Well , today i am getting core temps at 36C and cpu temp at 31C.
I am monitoring core temps with Real Temp, i think its the most accurate utility at the moment. The Tjmax for E7200 is 95(most likely), and I read at anandtech that intel will disclose the Tjmax for 45nm this week. So it will be lot easier to get the accurate temps!

I am using stock cooler, ambient temp is 25C at night in Delhi, and I am in an ac room atm, So getting 36C-40C for cores, and 31C for cpu base is not bad, i just have a feeling that my cores are stuck, as they aren't going below 36C 

Anyways i am waiting for  _Intel_ Developer _Forum_ (IDF), San Francisco, US, Aug. 19-21, 2008. Where they are going to disclose tjmax for all 45nm's.


----------



## ratedrsuperstar (Aug 19, 2008)

how did u get so low.coz abit eq can has a temp target of min 40C.boy u need to overclock more ur wasting it(unless u don't emulate games or encode vids)
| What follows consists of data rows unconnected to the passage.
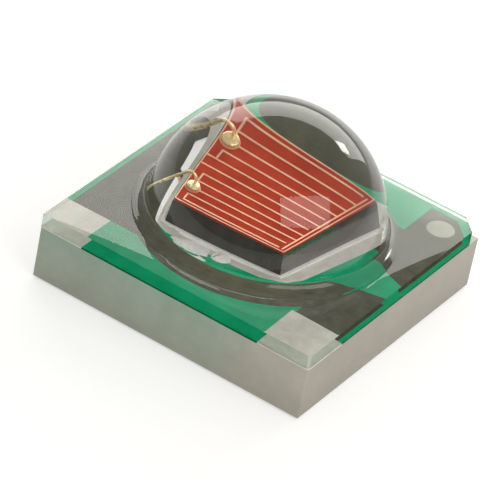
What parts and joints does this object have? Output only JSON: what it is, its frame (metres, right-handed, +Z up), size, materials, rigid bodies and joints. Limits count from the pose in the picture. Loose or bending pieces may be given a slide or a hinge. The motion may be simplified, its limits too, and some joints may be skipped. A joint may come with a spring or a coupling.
{
  "type": "smd led",
  "caption": "Surface-mount power LED: square ceramic package, clear moulded dome, red emitter chip with gold contact fingers and two bond wires, solder pads underneath.",
  "frame": {"origin": "centre of the solder pads' underside, on the dome's axis", "axes": "+Z up through the dome; the long solder pads run along Y; the anode pad is on the -X side and the cathode pad on the +X side"},
  "size_m": [0.0034, 0.0034, 0.0022],
  "materials": {
    "ceramic": "matt fired ceramic, fine grain, slightly translucent",
    "solder_gold": "thin gold flash over nickel, satin",
    "via_metal": "plated through the hole, matt",
    "trace_metal": "dull grey printed metal, fine pitting",
    "silver_pad": "bare silver plating, matt",
    "solder_mask": "green lacquer under the clear layer",
    "solder": "bright, lumpy solder",
    "chip_body": "dark sawn semiconductor, faint vertical saw marks",
    "emitter_red": "red-orange semiconductor film with a fine etched texture",
    "contact_gold": "thin pale gold film",
    "bond_gold": "drawn gold wire",
    "clear_silicone": "clear moulded silicone, glossy"
  },
  "bodies": {
    "root": {"ceramic_substrate": "ceramic", "anode_solder_pad": "solder_gold", "thermal_solder_pad": "solder_gold", "cathode_solder_pad": "solder_gold", "anode_via_front": "via_metal", "anode_via_back": "via_metal", "cathode_via_front": "via_metal", "cathode_via_back": "via_metal", "anode_trace": "trace_metal", "front_trace": "trace_metal", "cathode_trace": "trace_metal", "die_pad": "silver_pad", "left_corner_pad": "silver_pad", "front_corner_pad": "silver_pad", "polarity_mark": "silver_pad", "solder_mask": "solder_mask", "die_solder": "solder", "chip_carrier": "chip_body", "emitter_layer": "emitter_red", "contact_grid": "contact_gold", "front_bond_wire": "bond_gold", "back_bond_wire": "bond_gold", "clear_lens": "clear_silicone"}
  },
  "joints": []
}
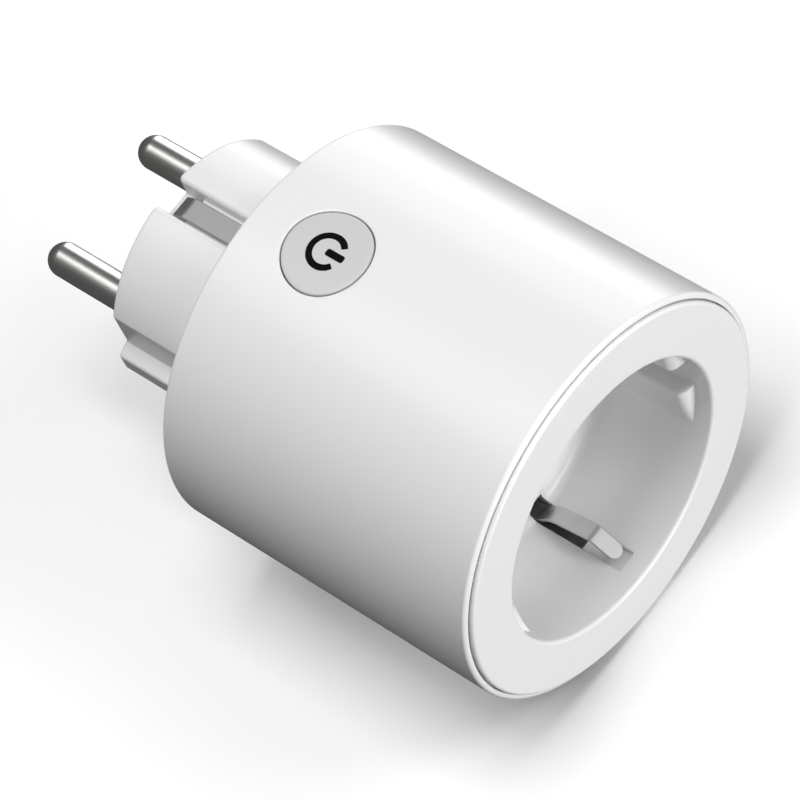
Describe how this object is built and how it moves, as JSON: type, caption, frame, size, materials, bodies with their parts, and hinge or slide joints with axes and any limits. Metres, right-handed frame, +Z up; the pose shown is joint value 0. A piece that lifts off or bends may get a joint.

btw guyz sometimes on full load my core 1 temp is about 5deg higher than core0 and viceversa.is this normal?


----------



## Fahd.Malik (Aug 19, 2008)

I have removed the side cover of cabinet, and low temps are in night, during day my temps are ~5C+
at 316*9.5 =3 ghz
idleing in day at 43-44C cores,
on load by prime, temps are 62C
these are on stock cooling and 100% fan usage.
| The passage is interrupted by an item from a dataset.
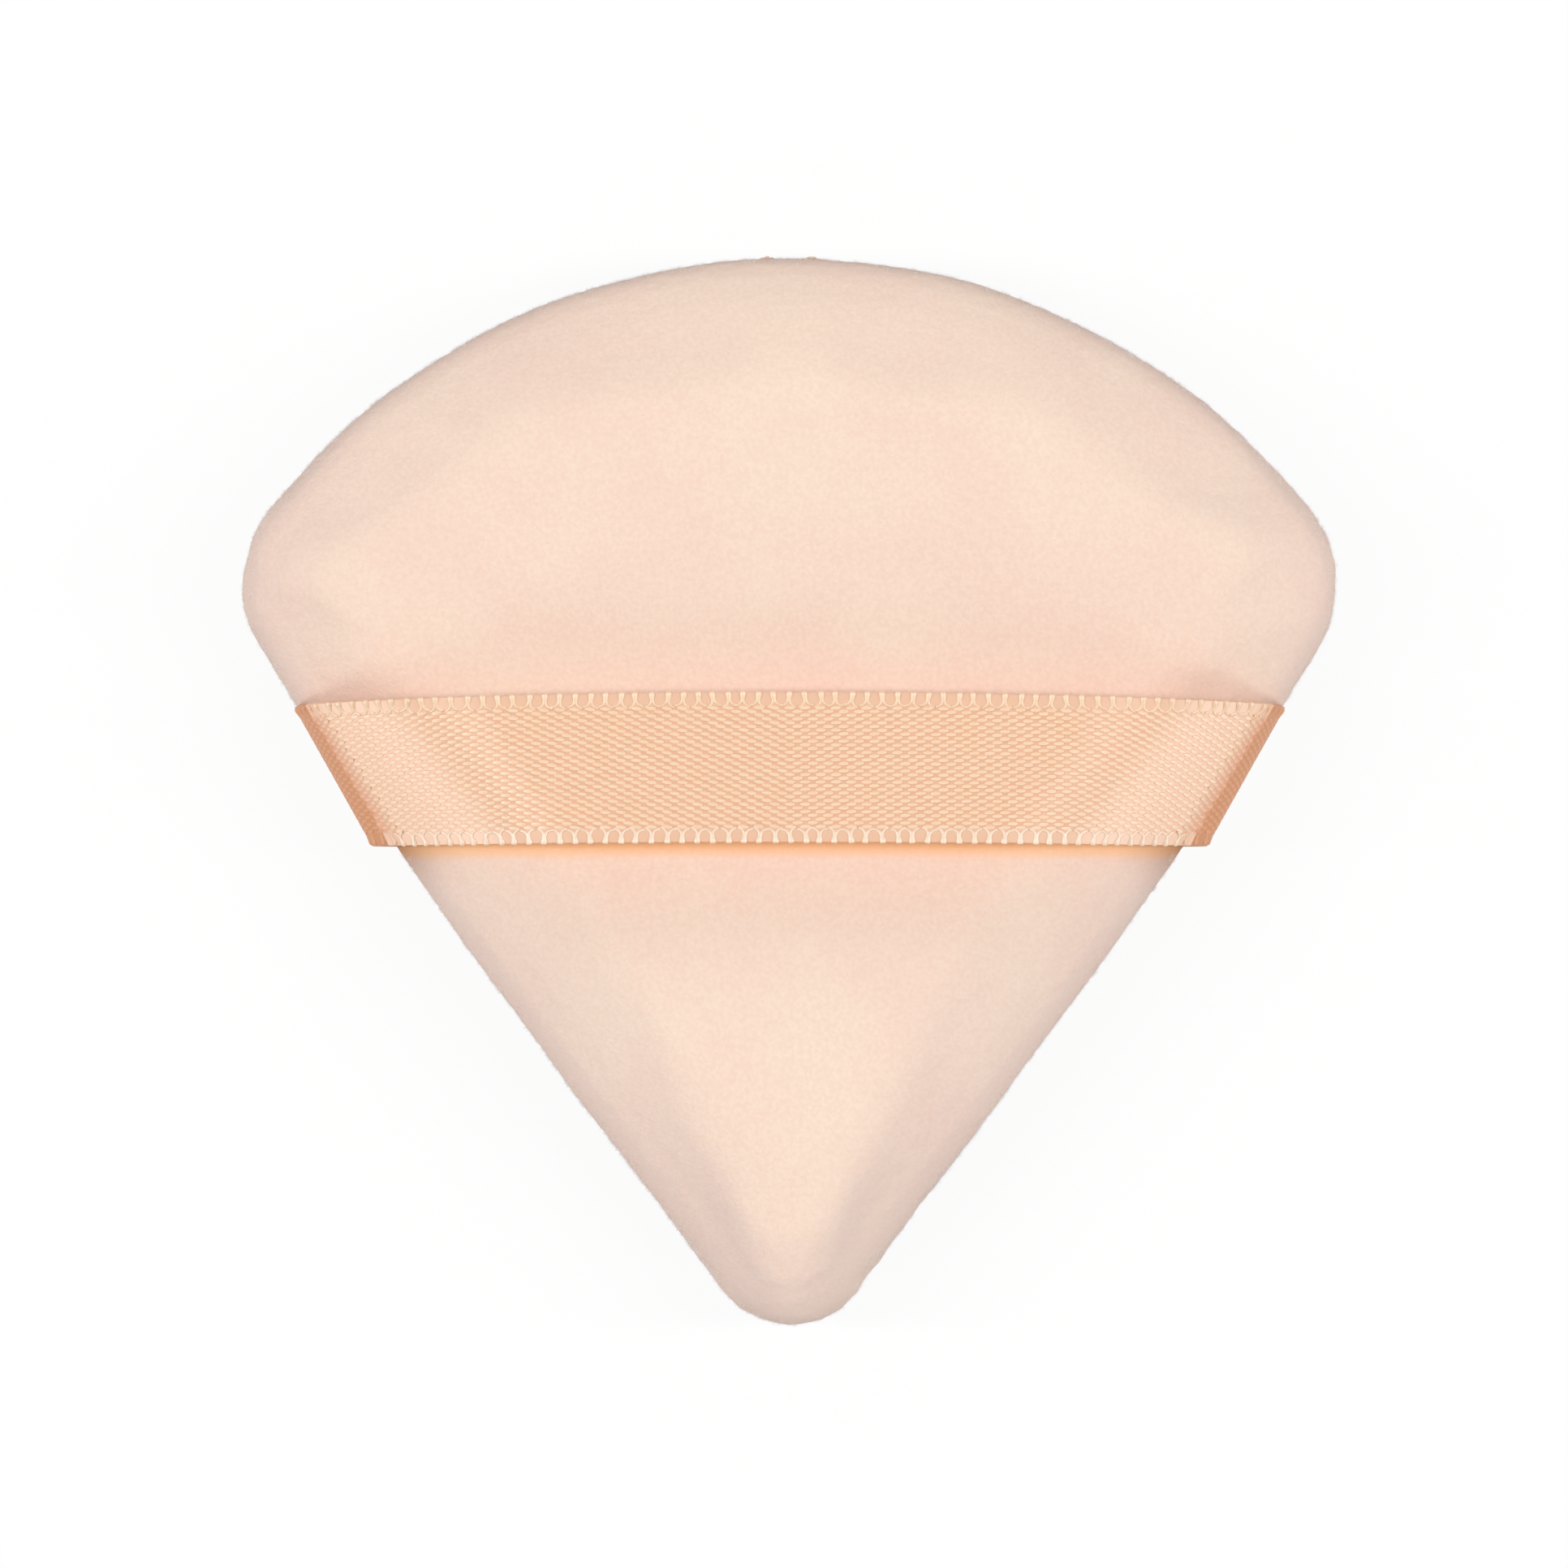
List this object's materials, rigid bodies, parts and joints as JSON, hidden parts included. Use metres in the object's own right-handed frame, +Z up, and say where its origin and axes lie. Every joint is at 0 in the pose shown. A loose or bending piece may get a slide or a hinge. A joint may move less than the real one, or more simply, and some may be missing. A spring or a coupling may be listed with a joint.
{
  "type": "powder puff",
  "caption": "Fan-shaped velour powder puff, soft and padded, with rounded corners and a satin finger ribbon arched across its back.",
  "frame": {"origin": "on the surface that the puff lies on, under the middle of its outline", "axes": "+Z up from the powder face through the back, +Y towards the round end of the fan, +X along the ribbon"},
  "size_m": [0.0742, 0.072, 0.0189],
  "materials": {
    "velour": "short dense velour pile, pale peach, matt",
    "foam": "soft open-cell foam, off-white",
    "satin_ribbon": "single-faced woven satin, peach, soft gloss",
    "thread": "spun sewing thread, pale peach"
  },
  "bodies": {
    "root": {"back_cover": "velour", "powder_cover": "velour", "foam_core": "foam", "ribbon_band": "satin_ribbon", "seam_needle_thread": "thread", "seam_bobbin_thread": "thread", "closing_stitch": "thread"}
  },
  "joints": []
}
I am sure i am gonna see considerable amount of change after i put in an aftermarket cooler. But since the ambient in my room is at about ~30C, it wont be lower than that..
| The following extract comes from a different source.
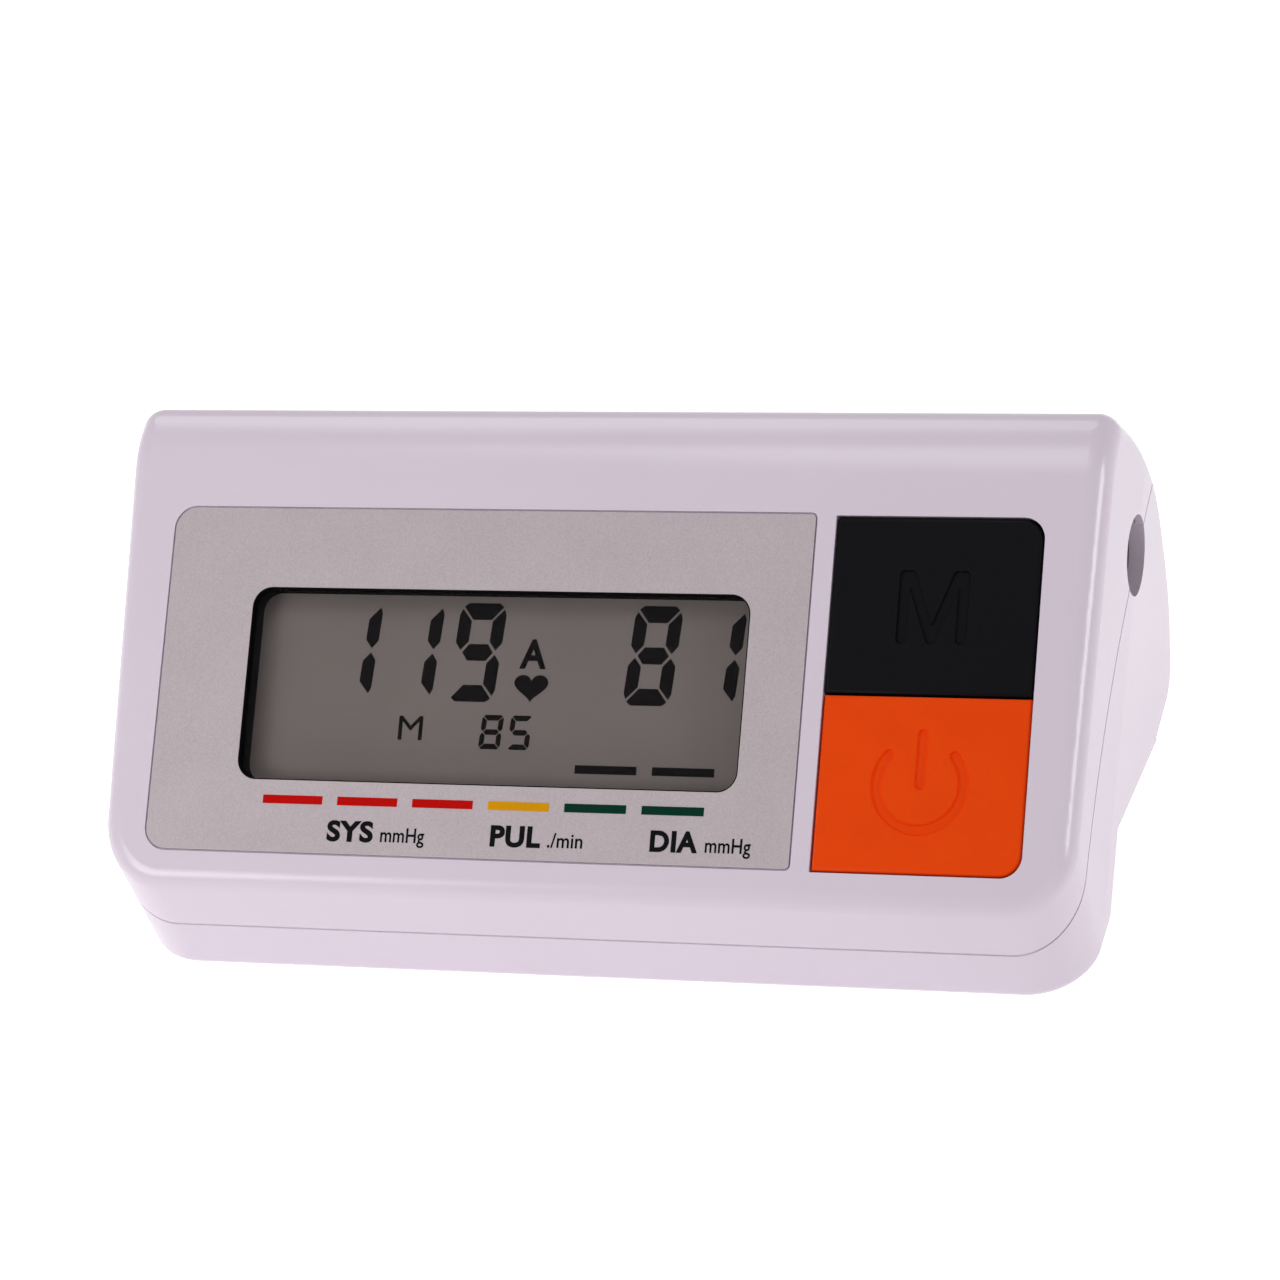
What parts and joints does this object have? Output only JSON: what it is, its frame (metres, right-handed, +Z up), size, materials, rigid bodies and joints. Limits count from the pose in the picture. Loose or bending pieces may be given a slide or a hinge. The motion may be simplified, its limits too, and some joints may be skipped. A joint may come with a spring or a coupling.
{
  "type": "arm-in blood pressure monitor",
  "caption": "Desktop upper-arm blood pressure monitor: wedge housing with a sloping display face, two large keys, a battery bay underneath, an air socket and a power jack.",
  "frame": {"origin": "centre of the bounding box's bottom, where the rubber feet stand", "axes": "+X to the user's right along the longest side, +Y to the rear, +Z up"},
  "size_m": [0.1406, 0.0684, 0.0564],
  "materials": {
    "manifold_ivory": "moulded",
    "socket_grey": "moulded",
    "cell_skin": "plain sleeve",
    "contact_nickel": "nickel plated",
    "housing_white": "smooth, semi-gloss",
    "screw_steel": "zinc plated",
    "chip_black": "moulded",
    "capacitor_blue": "shrunk sleeve",
    "can_steel": "pressed can",
    "jack_black": "moulded",
    "pin_brass": "plated",
    "valve_steel": "plated can",
    "lens_clear": "clear, glossy",
    "label_silver": "fine silver grain",
    "lcd_grey": "grey-green liquid crystal display",
    "frame_black": "black, matt",
    "board_green": "green lacquer",
    "key_black": "black, satin",
    "switch_grey": "moulded",
    "plunger_cream": "moulded",
    "key_orange": "orange, satin",
    "sensor_ivory": "moulded",
    "pump_white": "moulded",
    "motor_steel": "drawn can",
    "sleeve_rubber": "soft rubber",
    "tube_silicone": "translucent silicone",
    "foot_rubber": "grey rubber",
    "zebra_pink": "striped conductive rubber"
  },
  "bodies": {
    "housing": {"air_manifold": "manifold_ivory", "air_socket": "socket_grey", "batteries": "cell_skin", "battery_bridge": "contact_nickel", "board_screws": "screw_steel", "bottom_cover": "housing_white", "buzzer": "chip_black", "capacitor": "capacitor_blue", "case_screws": "screw_steel", "crystal": "can_steel", "dc_jack": "jack_black", "dc_jack_pin": "pin_brass", "deflation_valve": "valve_steel", "display_lens": "lens_clear", "face_label": "label_silver", "lcd_glass": "lcd_grey", "lcd_holder": "frame_black", "main_board": "board_green", "memory_switch": "switch_grey", "negative_contact": "contact_nickel", "positive_contact": "contact_nickel", "power_switch": "switch_grey", "pressure_sensor": "sensor_ivory", "processor": "chip_black", "pump_head": "pump_white", "pump_motor": "motor_steel", "pump_sleeves": "sleeve_rubber", "pump_tube": "tube_silicone", "rubber_feet": "foot_rubber", "sensor_tube": "tube_silicone", "socket_tube": "tube_silicone", "top_cover": "housing_white", "valve_tube": "tube_silicone", "zebra_strips": "zebra_pink"},
    "battery_lid": {"battery_door": "housing_white"},
    "memory_key": {"memory_button": "key_black", "memory_switch_plunger": "plunger_cream"},
    "power_key": {"power_button": "key_orange", "power_switch_plunger": "plunger_cream"}
  },
  "joints": [
    {"name": "battery_door_hinge", "type": "hinge", "parent": "housing", "child": "battery_lid", "pos_m": [0, -0.00403, 0.00855], "axis": [-1, 0, 0], "range_deg": [0, 100]},
    {"name": "memory_key_press", "type": "slide", "parent": "housing", "child": "memory_key", "axis": [0, 0.6018, -0.7986], "range_m": [0, 0.0005], "stiffness_N_per_m": 3000},
    {"name": "power_key_press", "type": "slide", "parent": "housing", "child": "power_key", "axis": [0, 0.6018, -0.7986], "range_m": [0, 0.0005], "stiffness_N_per_m": 3000}
  ]
}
Is OCz vendetta 2 good enough? or will ultima 90 do the job?

@ratedsuperstar, 
my cores temp differ by 3-4 degrees too.
But there is temp issue in 45nm's, at low temperature, either one or both the cores will stuck at a constant value, even if you are on north pole. Like in my case, cores wont show value lower than 36C, but the IHS  value shows 30C. So this means core sensor is stuck at 36C.


----------



## darklord (Aug 19, 2008)

Fahd.Malik said:


> I have removed the side cover of cabinet, and low temps are in night, during day my temps are ~5C+
> at 316*9.5 =3 ghz
> idleing in day at 43-44C cores,
> on load by prime, temps are 62C
> ...



Well if your chip has a bad IHS (Read: not completely flat) then whatever cooler you use, it doesnt help.
Take my case for instance,
I have 2 chips, E8400 ( Golden) and E8500
E8500 suffers from this problem, with TRUE and NMB 120mm fan on my bench pad(Outside Cabinet) idle temps are 40-42C and under load goes to 52C (stock speed)
Right now i am using the E8500 in my home PC with stock Intel cooler and at stock it idles at around 50C 
Whereas my E8400 does 24C under TRUE +NMB 120mm at 4GHz and full load temp goes to 35C 

I guess that explains it.


----------



## amitash (Aug 19, 2008)

> Well if your chip has a bad IHS (Read: not completely flat) then whatever cooler you use, it doesnt help.
> Take my case for instance,
> I have 2 chips, E8400 ( Golden) and E8500
> E8500 suffers from this problem, with TRUE and NMB 120mm fan on my bench pad(Outside Cabinet) idle temps are 40-42C and under load goes to 52C (stock speed)
> ...



Well if its a problem with the IHS a new cooler wont help much but there is always the sollution of lapping it [lapping=sanding the IHS right off the procy]...but this will void ur warranty and its quite risky..And Darky those are very good temps for the E8400 and TRUE...did u lap? What are ur ambients?
My Q66003.0Ghz+TRUE+120mm fan does 36C at idle and 52~55 at full load with ambient of 30C which is on the high side..


----------



## hellgate (Aug 19, 2008)

^^^  getting a better 3rd party cooler wont fully solve the prob of a faulty ihs but it wud surely bring down the temps that u hav with a stock hsf.so its better to get 3rd party cooling sol if u plan to oc and run it oc'd 24x7.


----------



## sidewinder (Aug 20, 2008)

Have anybody Noticed the +12v ???????


----------



## hellgate (Aug 20, 2008)

^^^  why?ain spcl?


----------



## darklord (Aug 20, 2008)

> Well if its a problem with the IHS a new cooler wont help much but there is always the sollution of lapping it [lapping=sanding the IHS right off the procy]...but this will void ur warranty and its quite risky..And Darky those are very good temps for the E8400 and TRUE...did u lap? What are ur ambients?
> My Q66003.0Ghz+TRUE+120mm fan does 36C at idle and 52~55 at full load with ambient of 30C which is on the high side..


Lapping = Warranty void 
Lapping does help though, i experienced that with my E4300.It had a saucer of an IHS 

No i havent lapped my E8400.The reason it runs so cool is that it has a very low VID of about 1.1V or so and luckily the IHS is flat. so no need for lapping.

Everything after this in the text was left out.